My friend gave me five excuses that people use frequently that indicate fear or avoidance is driving how they are responding to others. He says that empowered and effective negotiators, business people, and people in general, are those who take responsibility or “ownership” for every situation that they are in. 

This means that rather than them offering a fear/avoidance excuse, highly-effective people offer a reason that shows they are taking responsibility for what has happened or not happened.  I believe that you learning to do that effectively will have a dramatic and positive impact on your negotiation style, and probably your comfort level in addressing difficult situations.
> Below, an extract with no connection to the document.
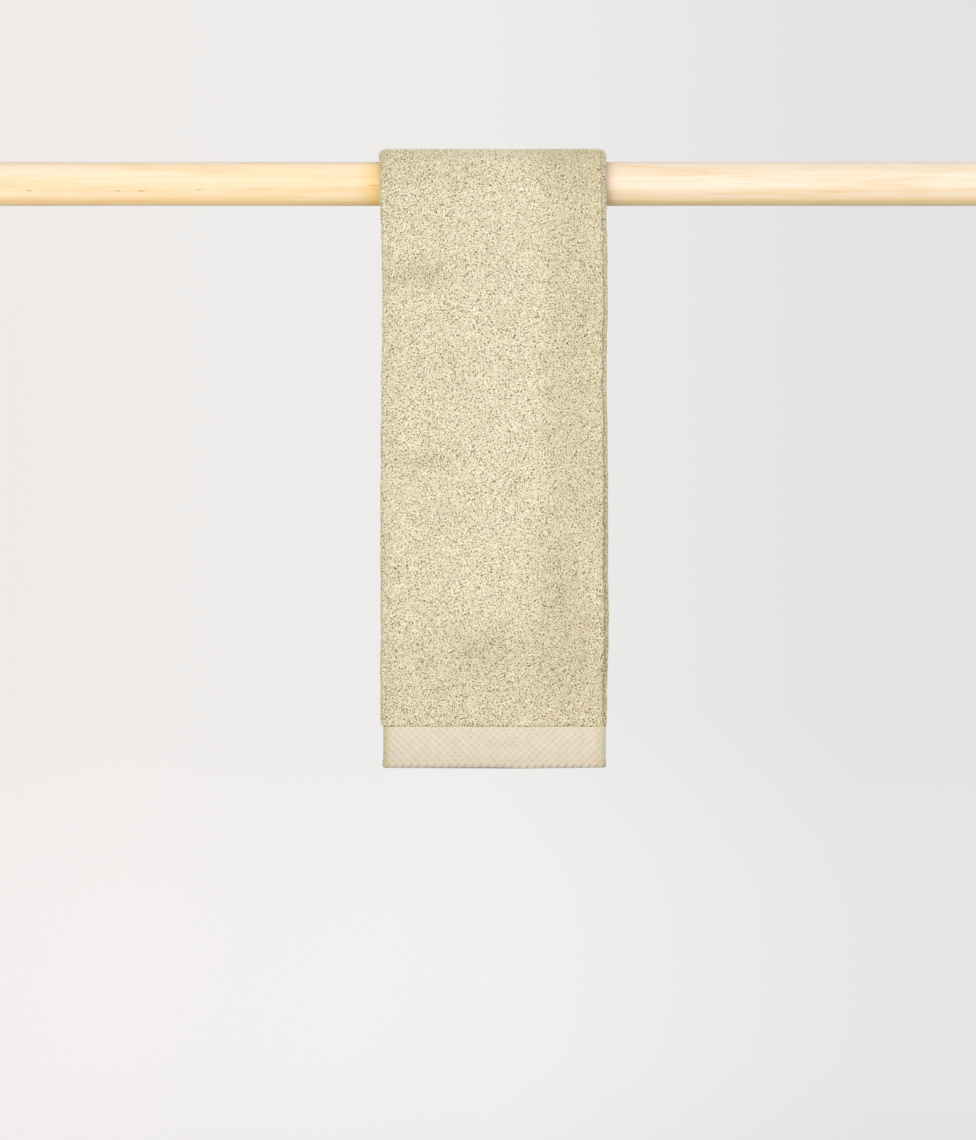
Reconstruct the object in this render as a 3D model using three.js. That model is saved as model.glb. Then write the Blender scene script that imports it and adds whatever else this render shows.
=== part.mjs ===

Below is a list of the top five excuses that people offer that show fear or avoidance behavior:

                (a) I didn’t have time.

                (b) I can’t afford it.

                (c) I am not good at it/I don’t have a talent for that.

                (d) I forgot.

                (e) They didn’t get back to me.

Please briefly describe 3 times in the last 6-12 months where you used one of the above excuses to explain to someone else why you did not do something.  Then, explain if, thinking back on those situations, you really had fear or a reason to avoid doing whatever it was, and what you might have said to show that you were taking responsibility for the failure.

Example:  when people say “I didn’t finish my homework because I didn’t have time” (excuse #1 above), what the truthful, accurate description is usually:  “I didn’t allow enough time to finish my homework because I started it too late”. 

So, to answer this question, after you explain the context of each of your 3 examples where you used one of the excuses above and provide the excuse that you used, then I want you to re-describe what really happened in words that show your taking responsibility for what happened.  (You are not allowed to use the same description that I just used above for the homework example.)